### [Given records]
□ □ □ □

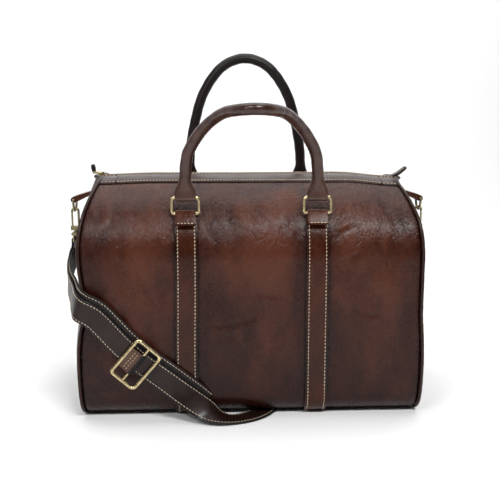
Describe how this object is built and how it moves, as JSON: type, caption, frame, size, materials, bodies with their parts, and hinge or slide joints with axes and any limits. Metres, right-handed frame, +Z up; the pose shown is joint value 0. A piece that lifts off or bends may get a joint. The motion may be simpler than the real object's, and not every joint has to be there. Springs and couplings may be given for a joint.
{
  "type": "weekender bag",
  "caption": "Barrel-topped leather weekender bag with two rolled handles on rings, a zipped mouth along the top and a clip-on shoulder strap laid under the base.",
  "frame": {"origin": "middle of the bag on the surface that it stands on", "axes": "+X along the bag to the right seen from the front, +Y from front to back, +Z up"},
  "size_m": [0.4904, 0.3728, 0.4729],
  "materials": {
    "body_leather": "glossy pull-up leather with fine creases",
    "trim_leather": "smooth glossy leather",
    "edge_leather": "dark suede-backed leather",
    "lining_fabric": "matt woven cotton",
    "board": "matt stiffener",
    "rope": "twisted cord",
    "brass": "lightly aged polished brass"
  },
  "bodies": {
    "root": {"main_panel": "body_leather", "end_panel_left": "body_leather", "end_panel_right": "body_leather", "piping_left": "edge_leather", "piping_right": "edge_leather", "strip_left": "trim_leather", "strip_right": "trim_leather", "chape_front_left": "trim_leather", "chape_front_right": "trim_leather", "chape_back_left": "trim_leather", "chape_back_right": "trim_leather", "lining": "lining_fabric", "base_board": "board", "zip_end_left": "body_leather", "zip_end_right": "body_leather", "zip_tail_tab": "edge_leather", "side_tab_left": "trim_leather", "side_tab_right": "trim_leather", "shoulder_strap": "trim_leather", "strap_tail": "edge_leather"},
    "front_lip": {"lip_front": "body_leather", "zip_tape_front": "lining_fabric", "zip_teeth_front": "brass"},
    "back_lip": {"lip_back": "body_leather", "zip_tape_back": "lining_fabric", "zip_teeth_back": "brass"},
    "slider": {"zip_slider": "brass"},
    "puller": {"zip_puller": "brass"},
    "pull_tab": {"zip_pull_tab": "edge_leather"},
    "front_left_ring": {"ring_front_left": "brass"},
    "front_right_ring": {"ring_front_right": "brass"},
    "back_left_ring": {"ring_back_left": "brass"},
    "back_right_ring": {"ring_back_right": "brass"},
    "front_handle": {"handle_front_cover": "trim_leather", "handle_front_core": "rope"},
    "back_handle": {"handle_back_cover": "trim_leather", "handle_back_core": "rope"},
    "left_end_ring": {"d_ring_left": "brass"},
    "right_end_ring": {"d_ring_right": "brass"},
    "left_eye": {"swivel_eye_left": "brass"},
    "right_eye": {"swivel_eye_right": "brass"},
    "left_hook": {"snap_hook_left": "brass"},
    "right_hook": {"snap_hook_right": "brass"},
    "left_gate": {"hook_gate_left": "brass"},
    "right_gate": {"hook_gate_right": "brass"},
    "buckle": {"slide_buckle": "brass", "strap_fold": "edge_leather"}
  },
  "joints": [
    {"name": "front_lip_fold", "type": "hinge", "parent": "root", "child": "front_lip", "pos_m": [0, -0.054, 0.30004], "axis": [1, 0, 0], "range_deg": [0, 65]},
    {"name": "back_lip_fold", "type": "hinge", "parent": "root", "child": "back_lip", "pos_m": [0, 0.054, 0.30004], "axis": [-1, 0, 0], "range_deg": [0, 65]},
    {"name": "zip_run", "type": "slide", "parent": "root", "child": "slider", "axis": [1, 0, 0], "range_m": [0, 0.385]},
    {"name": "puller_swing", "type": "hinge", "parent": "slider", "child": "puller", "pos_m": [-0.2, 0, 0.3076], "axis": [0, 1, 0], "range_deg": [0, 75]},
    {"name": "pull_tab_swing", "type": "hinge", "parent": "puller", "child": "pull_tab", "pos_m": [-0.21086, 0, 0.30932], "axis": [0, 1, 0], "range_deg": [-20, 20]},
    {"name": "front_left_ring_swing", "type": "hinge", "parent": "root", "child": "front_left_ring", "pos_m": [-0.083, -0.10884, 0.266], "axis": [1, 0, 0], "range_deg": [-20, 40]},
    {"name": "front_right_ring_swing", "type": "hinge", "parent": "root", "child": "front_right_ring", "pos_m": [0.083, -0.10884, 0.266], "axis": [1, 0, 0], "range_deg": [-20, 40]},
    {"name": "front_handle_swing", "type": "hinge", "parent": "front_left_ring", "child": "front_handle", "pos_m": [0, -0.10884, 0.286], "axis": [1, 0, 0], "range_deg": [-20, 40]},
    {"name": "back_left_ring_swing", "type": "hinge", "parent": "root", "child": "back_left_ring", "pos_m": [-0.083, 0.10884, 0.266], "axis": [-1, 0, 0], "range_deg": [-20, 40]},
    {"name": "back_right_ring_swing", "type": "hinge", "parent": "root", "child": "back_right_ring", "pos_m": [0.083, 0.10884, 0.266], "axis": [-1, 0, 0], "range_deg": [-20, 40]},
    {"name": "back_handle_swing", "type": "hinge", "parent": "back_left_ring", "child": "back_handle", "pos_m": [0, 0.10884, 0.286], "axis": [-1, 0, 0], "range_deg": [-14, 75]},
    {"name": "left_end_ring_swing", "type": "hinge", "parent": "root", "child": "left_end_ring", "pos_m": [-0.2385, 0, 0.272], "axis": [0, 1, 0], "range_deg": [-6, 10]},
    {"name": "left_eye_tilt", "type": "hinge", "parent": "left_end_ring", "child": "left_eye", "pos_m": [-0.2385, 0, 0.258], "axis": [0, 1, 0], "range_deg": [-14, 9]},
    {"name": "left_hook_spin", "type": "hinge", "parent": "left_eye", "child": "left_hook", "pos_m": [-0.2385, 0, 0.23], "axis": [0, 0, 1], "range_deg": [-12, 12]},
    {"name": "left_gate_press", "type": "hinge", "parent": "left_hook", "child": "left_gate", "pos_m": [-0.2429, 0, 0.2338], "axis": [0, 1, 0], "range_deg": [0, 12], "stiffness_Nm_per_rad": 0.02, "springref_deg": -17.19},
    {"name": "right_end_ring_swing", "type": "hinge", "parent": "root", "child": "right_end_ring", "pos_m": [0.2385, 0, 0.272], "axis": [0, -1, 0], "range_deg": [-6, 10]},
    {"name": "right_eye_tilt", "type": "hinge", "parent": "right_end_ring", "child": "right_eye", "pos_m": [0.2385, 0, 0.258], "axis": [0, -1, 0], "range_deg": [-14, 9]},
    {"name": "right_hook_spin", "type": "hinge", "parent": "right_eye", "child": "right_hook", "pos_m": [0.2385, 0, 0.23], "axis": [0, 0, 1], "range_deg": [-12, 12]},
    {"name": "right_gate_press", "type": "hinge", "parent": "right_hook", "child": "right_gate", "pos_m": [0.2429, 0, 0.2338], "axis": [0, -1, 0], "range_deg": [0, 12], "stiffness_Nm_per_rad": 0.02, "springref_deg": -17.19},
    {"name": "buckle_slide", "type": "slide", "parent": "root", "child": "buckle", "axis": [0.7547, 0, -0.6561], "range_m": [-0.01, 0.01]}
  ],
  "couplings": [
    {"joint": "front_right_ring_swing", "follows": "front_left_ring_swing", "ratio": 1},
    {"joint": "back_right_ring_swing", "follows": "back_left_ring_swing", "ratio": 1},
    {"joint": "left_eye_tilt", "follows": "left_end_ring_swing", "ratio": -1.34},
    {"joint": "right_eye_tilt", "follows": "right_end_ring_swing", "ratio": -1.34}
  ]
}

□ □ □ □

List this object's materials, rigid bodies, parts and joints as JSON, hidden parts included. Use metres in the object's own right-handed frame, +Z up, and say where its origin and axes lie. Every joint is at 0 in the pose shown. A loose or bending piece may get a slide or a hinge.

□ □ □ □

### [Challenge]
Isolate the lines that hold the word "joints" and copy all of them.

### [Exercise solution]
Describe how this object is built and how it moves, as JSON: type, caption, frame, size, materials, bodies with their parts, and hinge or slide joints with axes and any limits. Metres, right-handed frame, +Z up; the pose shown is joint value 0. A piece that lifts off or bends may get a joint. The motion may be simpler than the real object's, and not every joint has to be there. Springs and couplings may be given for a joint.
  "joints": [
List this object's materials, rigid bodies, parts and joints as JSON, hidden parts included. Use metres in the object's own right-handed frame, +Z up, and say where its origin and axes lie. Every joint is at 0 in the pose shown. A loose or bending piece may get a slide or a hinge.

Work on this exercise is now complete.